* Task instructions: Please copy all the lines that follow, word for word.

* Data excerpt:
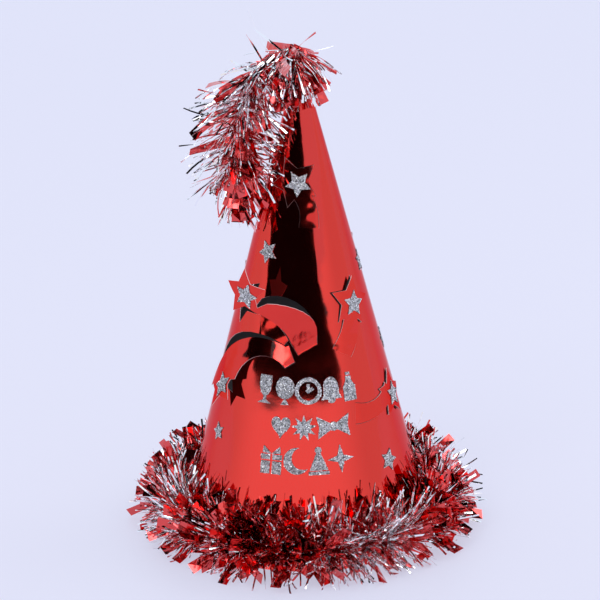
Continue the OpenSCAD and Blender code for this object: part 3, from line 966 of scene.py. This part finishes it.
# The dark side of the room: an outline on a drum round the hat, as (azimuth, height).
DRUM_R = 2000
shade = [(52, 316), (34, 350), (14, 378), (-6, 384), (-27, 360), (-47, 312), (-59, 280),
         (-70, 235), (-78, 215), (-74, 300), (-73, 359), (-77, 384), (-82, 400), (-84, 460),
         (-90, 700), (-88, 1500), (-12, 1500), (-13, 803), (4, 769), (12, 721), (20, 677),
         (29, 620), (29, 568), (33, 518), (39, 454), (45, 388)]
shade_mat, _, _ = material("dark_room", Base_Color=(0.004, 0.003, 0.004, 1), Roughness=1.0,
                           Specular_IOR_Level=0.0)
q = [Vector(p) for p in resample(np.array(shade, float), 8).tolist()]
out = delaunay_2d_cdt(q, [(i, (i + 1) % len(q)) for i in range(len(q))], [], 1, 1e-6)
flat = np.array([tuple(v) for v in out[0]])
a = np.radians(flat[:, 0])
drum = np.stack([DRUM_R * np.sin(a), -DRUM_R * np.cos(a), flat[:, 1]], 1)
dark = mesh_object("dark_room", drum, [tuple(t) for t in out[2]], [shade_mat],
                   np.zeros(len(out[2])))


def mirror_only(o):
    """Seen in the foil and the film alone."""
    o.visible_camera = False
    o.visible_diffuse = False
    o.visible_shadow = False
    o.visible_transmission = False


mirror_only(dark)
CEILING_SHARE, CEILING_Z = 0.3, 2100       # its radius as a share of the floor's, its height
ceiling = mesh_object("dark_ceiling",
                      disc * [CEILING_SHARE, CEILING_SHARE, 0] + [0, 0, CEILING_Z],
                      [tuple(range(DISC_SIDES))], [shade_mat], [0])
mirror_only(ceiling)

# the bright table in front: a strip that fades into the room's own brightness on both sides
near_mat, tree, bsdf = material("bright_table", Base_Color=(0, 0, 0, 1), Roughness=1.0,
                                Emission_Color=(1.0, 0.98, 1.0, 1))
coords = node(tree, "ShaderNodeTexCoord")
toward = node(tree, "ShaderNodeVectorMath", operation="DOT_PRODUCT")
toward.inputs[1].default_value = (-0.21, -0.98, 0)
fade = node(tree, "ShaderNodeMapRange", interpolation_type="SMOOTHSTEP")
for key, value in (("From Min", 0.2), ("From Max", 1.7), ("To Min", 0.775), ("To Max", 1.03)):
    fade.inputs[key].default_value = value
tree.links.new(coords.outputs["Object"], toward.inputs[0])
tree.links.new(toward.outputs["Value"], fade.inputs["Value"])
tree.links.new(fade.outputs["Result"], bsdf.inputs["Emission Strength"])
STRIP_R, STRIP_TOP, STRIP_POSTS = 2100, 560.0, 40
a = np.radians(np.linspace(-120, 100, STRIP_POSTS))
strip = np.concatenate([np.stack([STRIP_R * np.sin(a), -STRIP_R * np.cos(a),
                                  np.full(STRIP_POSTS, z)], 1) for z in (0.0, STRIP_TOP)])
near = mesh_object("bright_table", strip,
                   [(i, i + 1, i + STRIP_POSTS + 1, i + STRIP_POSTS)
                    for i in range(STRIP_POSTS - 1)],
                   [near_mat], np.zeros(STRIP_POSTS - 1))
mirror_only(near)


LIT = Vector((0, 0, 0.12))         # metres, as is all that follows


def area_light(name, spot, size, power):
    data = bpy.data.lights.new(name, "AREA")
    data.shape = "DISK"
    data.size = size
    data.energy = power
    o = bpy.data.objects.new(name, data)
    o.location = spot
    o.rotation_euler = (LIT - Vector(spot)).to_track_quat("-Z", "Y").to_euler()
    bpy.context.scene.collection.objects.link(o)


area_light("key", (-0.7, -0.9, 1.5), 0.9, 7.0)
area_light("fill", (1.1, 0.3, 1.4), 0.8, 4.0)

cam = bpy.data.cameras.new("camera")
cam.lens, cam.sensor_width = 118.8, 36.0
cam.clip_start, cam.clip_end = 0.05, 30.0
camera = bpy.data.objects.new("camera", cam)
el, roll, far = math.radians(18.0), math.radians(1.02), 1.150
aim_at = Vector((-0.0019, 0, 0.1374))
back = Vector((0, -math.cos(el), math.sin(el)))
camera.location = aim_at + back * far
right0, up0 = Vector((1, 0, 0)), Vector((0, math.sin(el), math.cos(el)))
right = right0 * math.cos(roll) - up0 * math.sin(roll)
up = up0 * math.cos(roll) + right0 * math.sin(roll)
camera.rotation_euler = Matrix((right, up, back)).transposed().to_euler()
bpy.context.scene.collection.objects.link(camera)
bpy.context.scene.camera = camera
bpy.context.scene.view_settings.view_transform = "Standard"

* Task output:
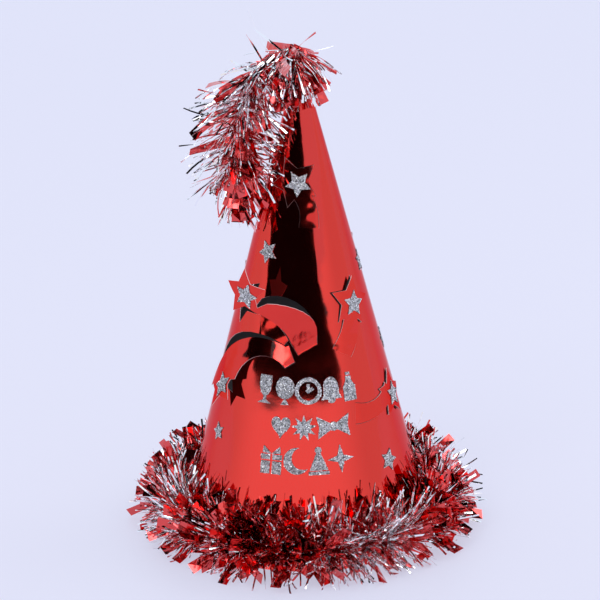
Continue the OpenSCAD and Blender code for this object: part 3, from line 966 of scene.py. This part finishes it.
# The dark side of the room: an outline on a drum round the hat, as (azimuth, height).
DRUM_R = 2000
shade = [(52, 316), (34, 350), (14, 378), (-6, 384), (-27, 360), (-47, 312), (-59, 280),
         (-70, 235), (-78, 215), (-74, 300), (-73, 359), (-77, 384), (-82, 400), (-84, 460),
         (-90, 700), (-88, 1500), (-12, 1500), (-13, 803), (4, 769), (12, 721), (20, 677),
         (29, 620), (29, 568), (33, 518), (39, 454), (45, 388)]
shade_mat, _, _ = material("dark_room", Base_Color=(0.004, 0.003, 0.004, 1), Roughness=1.0,
                           Specular_IOR_Level=0.0)
q = [Vector(p) for p in resample(np.array(shade, float), 8).tolist()]
out = delaunay_2d_cdt(q, [(i, (i + 1) % len(q)) for i in range(len(q))], [], 1, 1e-6)
flat = np.array([tuple(v) for v in out[0]])
a = np.radians(flat[:, 0])
drum = np.stack([DRUM_R * np.sin(a), -DRUM_R * np.cos(a), flat[:, 1]], 1)
dark = mesh_object("dark_room", drum, [tuple(t) for t in out[2]], [shade_mat],
                   np.zeros(len(out[2])))


def mirror_only(o):
    """Seen in the foil and the film alone."""
    o.visible_camera = False
    o.visible_diffuse = False
    o.visible_shadow = False
    o.visible_transmission = False


mirror_only(dark)
CEILING_SHARE, CEILING_Z = 0.3, 2100       # its radius as a share of the floor's, its height
ceiling = mesh_object("dark_ceiling",
                      disc * [CEILING_SHARE, CEILING_SHARE, 0] + [0, 0, CEILING_Z],
                      [tuple(range(DISC_SIDES))], [shade_mat], [0])
mirror_only(ceiling)

# the bright table in front: a strip that fades into the room's own brightness on both sides
near_mat, tree, bsdf = material("bright_table", Base_Color=(0, 0, 0, 1), Roughness=1.0,
                                Emission_Color=(1.0, 0.98, 1.0, 1))
coords = node(tree, "ShaderNodeTexCoord")
toward = node(tree, "ShaderNodeVectorMath", operation="DOT_PRODUCT")
toward.inputs[1].default_value = (-0.21, -0.98, 0)
fade = node(tree, "ShaderNodeMapRange", interpolation_type="SMOOTHSTEP")
for key, value in (("From Min", 0.2), ("From Max", 1.7), ("To Min", 0.775), ("To Max", 1.03)):
    fade.inputs[key].default_value = value
tree.links.new(coords.outputs["Object"], toward.inputs[0])
tree.links.new(toward.outputs["Value"], fade.inputs["Value"])
tree.links.new(fade.outputs["Result"], bsdf.inputs["Emission Strength"])
STRIP_R, STRIP_TOP, STRIP_POSTS = 2100, 560.0, 40
a = np.radians(np.linspace(-120, 100, STRIP_POSTS))
strip = np.concatenate([np.stack([STRIP_R * np.sin(a), -STRIP_R * np.cos(a),
                                  np.full(STRIP_POSTS, z)], 1) for z in (0.0, STRIP_TOP)])
near = mesh_object("bright_table", strip,
                   [(i, i + 1, i + STRIP_POSTS + 1, i + STRIP_POSTS)
                    for i in range(STRIP_POSTS - 1)],
                   [near_mat], np.zeros(STRIP_POSTS - 1))
mirror_only(near)


LIT = Vector((0, 0, 0.12))         # metres, as is all that follows


def area_light(name, spot, size, power):
    data = bpy.data.lights.new(name, "AREA")
    data.shape = "DISK"
    data.size = size
    data.energy = power
    o = bpy.data.objects.new(name, data)
    o.location = spot
    o.rotation_euler = (LIT - Vector(spot)).to_track_quat("-Z", "Y").to_euler()
    bpy.context.scene.collection.objects.link(o)


area_light("key", (-0.7, -0.9, 1.5), 0.9, 7.0)
area_light("fill", (1.1, 0.3, 1.4), 0.8, 4.0)

cam = bpy.data.cameras.new("camera")
cam.lens, cam.sensor_width = 118.8, 36.0
cam.clip_start, cam.clip_end = 0.05, 30.0
camera = bpy.data.objects.new("camera", cam)
el, roll, far = math.radians(18.0), math.radians(1.02), 1.150
aim_at = Vector((-0.0019, 0, 0.1374))
back = Vector((0, -math.cos(el), math.sin(el)))
camera.location = aim_at + back * far
right0, up0 = Vector((1, 0, 0)), Vector((0, math.sin(el), math.cos(el)))
right = right0 * math.cos(roll) - up0 * math.sin(roll)
up = up0 * math.cos(roll) + right0 * math.sin(roll)
camera.rotation_euler = Matrix((right, up, back)).transposed().to_euler()
bpy.context.scene.collection.objects.link(camera)
bpy.context.scene.camera = camera
bpy.context.scene.view_settings.view_transform = "Standard"